Most of you are already well aware of my role as a mentor to fellow stroke survivors, and their families. Finding myself in the situation where I experienced fear and loneliness following a stroke  I understand what it feels like. Once all the formal help has stopped we find ourselves and our families struggling with the ongoing difficulties that arise. As if that wasn’t enough of a challenge we do not have anyone to turn to for advice, support or guidance. To be able to talk to someone who has experienced the same is invaluable they can give confidence, say it as it is and talk about ways they found to cope with and hopefully win that situation or battle.

Stroke continues to present challenges for months, even years after we return home and because support is not ongoing, often survivors and their family members become more and more isolated, afraid and depressed. Accidents happen, the survivor may give up trying and become more unwell eventually even ending up back in a hospital.

Would it not be better and cost effective also for the NHS to provide funding for people like me, so we are able to travel and visit more survivors and their families. As soon as the formal help stops we go in. Does this not make common sense?

In reality, many survivors when living alone, become so lonely, they just need someone to talk to so block appointment time of GP’s. When they have questions that are serious but none medical, doctors may not be best qualified to answer, mentors could answer these important questions, such as how to overcome daily daunting difficulties, freeing doctors time for diagnosing and treating medical conditions.

I have been mentoring since my book has been published, I do this all over the world and people naturally reach out to me, but if it were to be a formal funded role, I could visit in person and do so much more.

I trust everyone reading knows exactly where I am coming from, and understands only too well the isolation, fear and loneliness stroke causes the whole family.

Here is one example in the Bury Times this week, please cut and paste below into your browser.

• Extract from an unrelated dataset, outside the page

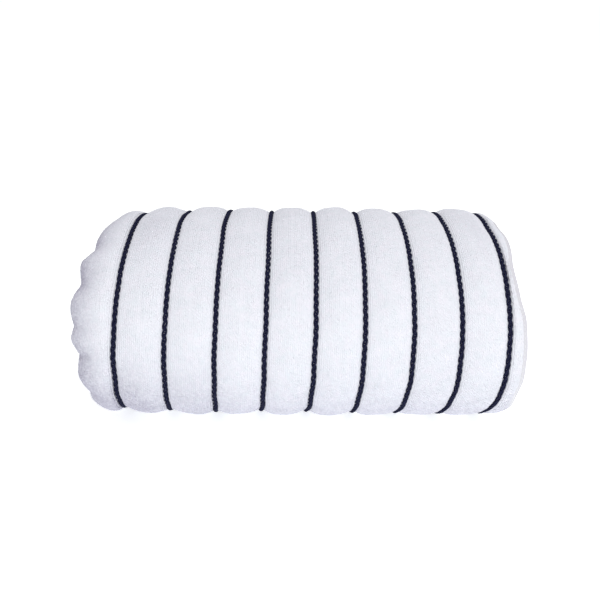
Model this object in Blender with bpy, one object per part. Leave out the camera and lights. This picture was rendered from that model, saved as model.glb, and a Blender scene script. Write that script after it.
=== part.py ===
"""Beach towel, folded in three lengthwise, rolled up and lying on its underside.

The roll lies along X. Its front is at -Y, the floor is at Z = 0, and the origin is under its middle.
Angles go round the section of the roll, in degrees: 0 at the back, 90 on top, 180 in front and 270
underneath. The cloth is wound from the core outwards by way of the underside, the front and the top,
and its loose end, the hem, lies low at the back.
"""
import math

import bmesh
import bpy

MM = 0.001
FULL_TURN = 360.0

# ---- the wound section ----
STACK = 13.0 * MM          # thickness of one turn, which is three layers of terry
TURNS = 5                  # turns wound round the flat core
STEPS = 54                 # columns of points in one turn
LAST = TURNS * STEPS       # the column at the hem, counted from the core
HEM_ANGLE = -38.0          # where the loose end lies
AXIS_Y = -2.5 * MM
AXIS_HEIGHT = 65.0 * MM    # less than the depth of the roll below its axis: the rest is the flat spot
HALF_FRONT = 105.5 * MM    # from the axis to the outermost layer, if it were wound on all the way
HALF_BACK = 104.0 * MM
HALF_TOP = 78.1 * MM
HALF_BELOW = 78.7 * MM
HEM_FLATTENING = 5.0 * MM  # how far the layers are pressed together at the hem
HEM_SOFT_STEPS = 5         # the columns over which they are

# ---- the raised stripes, and the padded bands between them ----
# x, how much wider or narrower the roll is at the stripe, and the crown of the band that follows the
# stripe, on top of the roll and below its front, all in millimetres
STRIPES = (
    (-121.8, -1.9, 3.9, 2.8),
    (-88.2, -0.3, 3.6, 2.4),
    (-55.0, 0.7, 3.3, 1.8),
    (-22.0, 0.0, 3.8, 2.6),
    (10.9, 0.2, 3.9, 2.2),
    (43.4, 0.5, 3.0, 1.8),
    (75.7, 0.2, 2.6, 1.6),
    (107.1, 0.5, 3.5, 1.5),
    (138.5, 0.0, 1.2, 1.0),
)
LEFT_BAND = (-2.4, 2.0, 2.8)         # narrowing at the left fold, and the crown before the first stripe
RIGHT_NARROWING = -1.0               # narrowing at the right edge
STRIPE_HALF = 1.7                    # half of a stripe's width (mm)
STRIPE_TOP_HALF = 0.8
STRIPE_RISE = 0.8                    # how far a stripe stands out of its groove (mm)
CROWN_POWER = 2.4                    # how full a band's crown is
BAND_PLACES = (0.2, 0.5, 0.8)        # where a band has its rows of points, across its width
EDGE_PLACES = (0.35, 0.75)           # the same between the last stripe and the right edge

# The roll is wound a little askew. Angle, and how far the stripes have moved along X there (mm)
DRIFT = ((-38, 0.0), (60, 0.5), (90, 0.7), (120, 1.4), (150, 1.1), (180, 0.0),
         (205, -1.8), (230, -4.5), (270, -6.0), (322, -7.0))

# ---- the two ends ----
# The left end is the fold of the cloth, gathered into puckers: angle, and x at each crest and notch (mm)
LEFT_END = ((-38, -146.0), (-14, -149.0), (4, -146.0), (20, -149.5), (38, -145.5), (55, -148.5),
            (75, -144.8), (98, -146.5), (110, -146.0), (122, -150.2), (135, -147.7), (146, -152.0),
            (157, -149.7), (163, -150.7), (174, -146.2), (188, -148.3), (205, -145.4), (226, -148.8),
            (244, -146.0), (262, -149.3), (280, -146.4), (300, -148.8), (322, -146.0))
# The right end is the side hem, nearly straight
RIGHT_END = ((-38, 150.2), (20, 151.2), (60, 149.7), (80, 150.2), (92, 148.8), (105, 150.7),
             (124, 148.0), (138, 148.8), (152, 151.4), (165, 151.8), (186, 151.6), (194, 150.8),
             (215, 151.7), (250, 150.2), (285, 151.2), (322, 150.2))
# The turns don't end level. Turn, and how far its left and its right end are drawn in (mm)
TURN_ENDS = ((0, 5.0, 4.0), (1, 3.5, 1.5), (2, 1.0, 3.5), (3, 2.5, 1.0), (4, 0.0, 0.0), (5, 0.0, 0.0))
LEFT_MIDDLE = -147.5       # where the ends would lie if they were even (mm)
RIGHT_MIDDLE = 150.3
LEFT_TIP = -152.0          # the foremost crest of the left end (mm)
INNER_CALM = 0.4           # how much more even the ends are for each turn further in
LEFT_NOSE = 6.0            # depth of the groove between the ends of two turns (mm)
RIGHT_NOSE = 3.0
NOSE_PLACES = (0.42, 0.78)  # the rows of points across the end of a turn, from its outer layer inwards
PUCKER_SINK = 0.35         # how far a notch is pressed in, as a share of how far it is drawn in
RIM_SHARE = 0.5            # how much of the puckers is left where the fold meets the outer face
TURN_TO_TURN = 47.0        # the puckers of the turns are out of step by this angle

# ---- the two cottons: linear red, green and blue, and roughness ----
WHITE = (0.86, 0.86, 0.90)
NAVY = (0.010, 0.011, 0.036)
TERRY_ROUGHNESS = 0.95
LOOPS_ROUGHNESS = 0.90


def blend(rows, place, column=1):
    """The value in a table's column at a place, with an easy curve from row to row."""
    for low, high in zip(rows, rows[1:]):
        if place <= high[0]:
            part = max(0.0, (place - low[0]) / (high[0] - low[0]))
            ease = (1.0 - math.cos(math.pi * part)) / 2.0
            return low[column] + (high[column] - low[column]) * ease
    return rows[-1][column]


def angle_at(step):
    """The angle of a column: the hem angle at the end of its turn, and a full turn more at its start."""
    if step == LAST:
        return HEM_ANGLE
    turns_left = (LAST - step) / STEPS
    return HEM_ANGLE + FULL_TURN * (turns_left - math.ceil(turns_left) + 1)


def hem_sink(step):
    """How far the outer face has sunk, close to the hem."""
    return HEM_FLATTENING * max(0.0, 1.0 - (LAST - step) / HEM_SOFT_STEPS)


def section(step, inwards=0.0):
    """Y and Z at a column, an amount inside the outer face of its turn (or outside, if negative)."""
    sunk = hem_sink(step)
    depth = STACK * (LAST - step) / STEPS + sunk + inwards * (1.0 - sunk / STACK)
    across = math.cos(math.radians(angle_at(step)))
    upward = math.sin(math.radians(angle_at(step)))
    y = ((HALF_BACK if across > 0 else HALF_FRONT) - depth) * across
    z = ((HALF_TOP if upward > 0 else HALF_BELOW) - depth) * upward
    return AXIS_Y + y, max(AXIS_HEIGHT + z, 0.0)


def end_x(step, side):
    """X of the outermost points of a turn's left (-1) or right (+1) end at a column."""
    table, middle, column = (LEFT_END, LEFT_MIDDLE, 1) if side < 0 else (RIGHT_END, RIGHT_MIDDLE, 2)
    turns_under = max(0.0, (LAST - step) / STEPS - 1.0)
    angle = HEM_ANGLE + (angle_at(step) - HEM_ANGLE + TURN_TO_TURN * turns_under) % FULL_TURN
    reach = (blend(table, angle) - middle) / (1.0 + INNER_CALM * turns_under)
    return (middle + reach - side * blend(TURN_ENDS, step / STEPS, column)) * MM


def across_band(place, crown, low, high):
    """How proud a band stands at a place across it, between the roll's widths at its two sides."""
    fullness = 1.0 - abs(2.0 * place - 1.0) ** CROWN_POWER
    return low + (high - low) * place + crown * fullness


def skin_rows(step):
    """X and the amount that the outer turn stands proud there, from the left rim to the right."""
    angle = angle_at(step)
    drift = blend(DRIFT, angle)
    top_share = (1.0 + math.sin(math.radians(angle))) / 2.0
    fold = end_x(step, -1) / MM
    rim = LEFT_NOSE + LEFT_MIDDLE + RIM_SHARE * (fold - LEFT_MIDDLE)
    pressed = PUCKER_SINK * (fold - LEFT_TIP)
    edge = end_x(step, 1) / MM - RIGHT_NOSE
    middles = [x + drift for x, *_ in STRIPES]
    starts = [rim, *(middle + STRIPE_HALF for middle in middles)]
    finishes = [*(middle - STRIPE_HALF for middle in middles), edge]
    girths = [LEFT_BAND[0], *(girth for _, girth, _, _ in STRIPES), RIGHT_NARROWING]
    crowns = [LEFT_BAND[1:], *((top, below) for _, _, top, below in STRIPES)]
    rows = [(rim, girths[0] - pressed)]
    for band, (start, finish) in enumerate(zip(starts, finishes)):
        low, high = girths[band:band + 2]
        top, below = crowns[band]
        crown = below + (top - below) * top_share
        for place in EDGE_PLACES if finish == edge else BAND_PLACES:
            rows.append((start + (finish - start) * place, across_band(place, crown, low, high)))
        if finish != edge:
            rows += [(finish, high - STRIPE_RISE),
                     (middles[band] - STRIPE_TOP_HALF, high),
                     (middles[band] + STRIPE_TOP_HALF, high),
                     (middles[band] + STRIPE_HALF, high - STRIPE_RISE)]
    rows.append((edge, RIGHT_NARROWING))
    return [(x * MM, proud * MM) for x, proud in rows]


def is_stripe(row):
    """True where a row of faces belongs to a stripe: three of the rows in each pitch."""
    before = 1 + len(BAND_PLACES)
    pitch = 4 + len(BAND_PLACES)
    return row >= before and (row - before) % pitch < 3 and (row - before) // pitch < len(STRIPES)


class RollMesh:
    """Collects the points and faces of the roll."""

    def __init__(self):
        self.mesh = bmesh.new()
        self.columns = {}      # the outer turn: column -> its row of points

    def point(self, x, y, z):
        return self.mesh.verts.new((x, y, z))

    def face(self, *points, colour=0):
        self.mesh.faces.new(points).material_index = colour

    def lay_skin(self):
        """The outer face of the last turn, and the step at the hem."""
        for step in range(LAST - STEPS, LAST + 1):
            self.columns[step] = [self.point(x, *section(step, -proud)) for x, proud in skin_rows(step)]
        for step in range(LAST - STEPS, LAST):
            here, there = self.columns[step], self.columns[step + 1]
            for row in range(len(here) - 1):
                colour = 1 if is_stripe(row) else 0
                self.face(here[row], here[row + 1], there[row + 1], there[row], colour=colour)
        inner, outer = self.columns[LAST - STEPS], self.columns[LAST]
        for row in range(len(inner) - 1):
            self.face(inner[row], inner[row + 1], outer[row + 1], outer[row])

    def lay_end(self, side):
        """One end of the roll: a groove between each two turns, and a flat nose on each turn."""
        groove_depth = (LEFT_NOSE if side < 0 else RIGHT_NOSE) * MM
        rim_row = 0 if side < 0 else -1
        grooves = [self.point(end_x(step, side) - side * groove_depth, *section(step))
                   for step in range(LAST - STEPS)]
        grooves += [self.columns[step][rim_row] for step in range(LAST - STEPS, LAST + 1)]
        noses = {step: [self.point(end_x(step, side), *section(step, STACK * place))
                        for place in NOSE_PLACES]
                 for step in range(STEPS, LAST + 1)}
        for step in range(STEPS, LAST):
            here = [grooves[step], *noses[step], grooves[step - STEPS]]
            there = [grooves[step + 1], *noses[step + 1], grooves[step + 1 - STEPS]]
            for row in range(len(here) - 1):
                self.face(here[row], here[row + 1], there[row + 1], there[row])
        self.face(grooves[LAST], *noses[LAST], grooves[LAST - STEPS])
        core = grooves[:STEPS + 1] + noses[STEPS]
        middle = self.point(sum(point.co.x for point in core) / len(core), AXIS_Y, AXIS_HEIGHT)
        for here, there in zip(core, core[1:] + core[:1]):
            self.face(middle, here, there)

    def finish(self, name):
        bmesh.ops.recalc_face_normals(self.mesh, faces=self.mesh.faces[:])
        data = bpy.data.meshes.new(name)
        self.mesh.to_mesh(data)
        self.mesh.free()
        return data


def cotton(name, colour, roughness):
    new = bpy.data.materials.new(name)
    new.use_nodes = True
    new.diffuse_color = (*colour, 1.0)
    shader = new.node_tree.nodes["Principled BSDF"]
    shader.inputs["Base Color"].default_value = (*colour, 1.0)
    shader.inputs["Roughness"].default_value = roughness
    shader.inputs["Metallic"].default_value = 0.0
    return new


def towel_roll(collection):
    roll = RollMesh()
    roll.lay_skin()
    roll.lay_end(-1)
    roll.lay_end(1)
    data = roll.finish("towel_roll")
    data.materials.append(cotton("white_terry", WHITE, TERRY_ROUGHNESS))
    data.materials.append(cotton("navy_loops", NAVY, LOOPS_ROUGHNESS))
    collection.objects.link(bpy.data.objects.new("towel_roll", data))


def main():
    for thing in list(bpy.data.objects):
        bpy.data.objects.remove(thing)
    collection = bpy.data.collections.new("beach_towel")
    bpy.context.scene.collection.children.link(collection)
    towel_roll(collection)


main()
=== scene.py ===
"""Looks of a beach towel that is folded in three lengthwise, rolled up and lying on its underside.

The roll lies along X, its front is at -Y and the floor is at Z = 0. Angles go round its section, in
degrees: 0 at the back, 90 on top, 180 in front and 270 underneath. A place along the winding is counted in
turns from the core; the loose end, the hem, lies low at the back. One turn holds three layers of cloth: the
outer panel, which ends in the side hem on the right, then the middle panel and the inner one.
"""
import math

import bmesh
import bpy
import numpy as np
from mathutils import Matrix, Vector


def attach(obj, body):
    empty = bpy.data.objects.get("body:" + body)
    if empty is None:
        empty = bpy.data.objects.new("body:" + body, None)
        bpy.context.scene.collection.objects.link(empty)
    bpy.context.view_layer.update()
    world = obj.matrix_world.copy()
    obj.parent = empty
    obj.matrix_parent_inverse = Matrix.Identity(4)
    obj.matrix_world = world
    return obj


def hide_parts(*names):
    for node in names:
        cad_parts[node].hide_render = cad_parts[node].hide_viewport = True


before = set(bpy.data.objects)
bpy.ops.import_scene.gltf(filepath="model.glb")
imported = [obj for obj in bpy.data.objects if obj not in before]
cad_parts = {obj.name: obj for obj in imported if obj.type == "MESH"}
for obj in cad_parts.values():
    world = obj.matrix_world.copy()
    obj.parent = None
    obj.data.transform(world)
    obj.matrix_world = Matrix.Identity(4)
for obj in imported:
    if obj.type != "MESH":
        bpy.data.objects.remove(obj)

bl_info = {
    "name": "Rolled beach towel",
    "version": (1, 0, 0),
    "blender": (4, 5, 0),
    "location": "3D View > Sidebar > Towel",
    "description": "A striped terry towel, folded in three lengthwise and rolled up",
    "category": "Add Mesh",
}

MM = 0.001
FULL_TURN = 360.0
BODY = "root"
NODE = "towel_roll"
CLOTH = "Towel_cloth"
TERRY = "cotton terry, looped"
SHADE_ATTRIBUTE = "painted_shade"          # the mesh attribute that tells how much shade is painted on the cloth there
SEED = 4                   # of the random numbers

# ---- the wound section, the same sizes as the solid's ----
STACK = 13.0 * MM          # thickness of one turn
LAYER = STACK / 3.0        # of one layer of cloth in it
TURNS = 5
HEM_ANGLE = -38.0          # where the loose end lies
AXIS_Y = -2.5 * MM
AXIS_HEIGHT = 65.0 * MM
HALF_FRONT = 105.5 * MM    # from the axis to the outer face, if it were still as far out there as at the hem
HALF_BACK = 104.0 * MM
HALF_TOP = 78.1 * MM
HALF_BELOW = 78.7 * MM
HEM_FLATTENING = 5.0 * MM  # how far the layers are pressed together at the hem
HEM_SOFT_TURN = 0.093      # the share of a turn over which they are
UNCOVERED_TURN = 0.04      # the share of a turn over which a layer swells as it comes out from under the hem
RELIEF_DEPTH = 30.0 * MM   # how deep in the roll the swell of its bands is still felt
SQUASH_DEPTH = 45.0 * MM   # how deep its own weight flattens it
FLOOR_SOFTNESS = 1.0 * MM  # how softly the section turns into its flat underside
CORE_DEPTH = 65.0 * MM     # this deep in the roll, its turns lie askew by the next angle
CORE_TILT = math.radians(-9.0)
CORE_TILT_POWER = 1.5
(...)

http://www.burytimes.co.uk/news/15631257.Family_of_man_who_has_suffered_3_strokes_calls_for_more_support/

 

4 Responses to “Calling for Mentorship

  • I wholeheartedly agree! Mentoring is valuable for the mentor and the mentee! The stroke mentoring position should be funded!

    • Hi Sharon,
      Thank you for your comment, if it could be funded so much more could be possible. By visiting people face to face and working with the whole family, you also identify other ways you are able to help, as I am sure you are already aware. How we can possibly turn it into a formally funded role, is the huge challenge.

      Kind regards,

      Sas

  • Hi Sas, totally agree about peer support and mentoring only those who have been through the stroke experience can truly understand what another stroke person is going through.
    I’m 24 years post my first stroke and 17 years post my second stroke and the peer support of fellow stroke survivors has been what kept me going over these years.

    This also applies as you well know, to family and caregivers who have their own struggles dealing with their loved ones stroke journey.

    Here in Hamilton New Zealand we have a very active peer support group for stroke survivors, regular lunch social group and support groups for caregivers and the peer support and mentoring these groups provide is invaluable. check out our web site at http://www.strokefoundationhamilton.co.nz to see what we are doing all run totally by a dedicated team of unpaid volunteers.

    Warmest regards Paul

    • Hi Paul,

      Absolutely spot on Paul, everyone needs support following a stroke. Unfortunately many here have transport issues along with confidence regarding going out, which I know you already know. The whole family needs more support before they reach that stage and recognition of the daily struggles they all encounter, as I know you fully appreciate and recognise. All the fabulous work you do illustrates exactly how you understand others difficulties. It is at the stage immediately when the formal help stops, where I believe the role I do works at its most beneficial and given funding to travel and go into homes greater help could be given.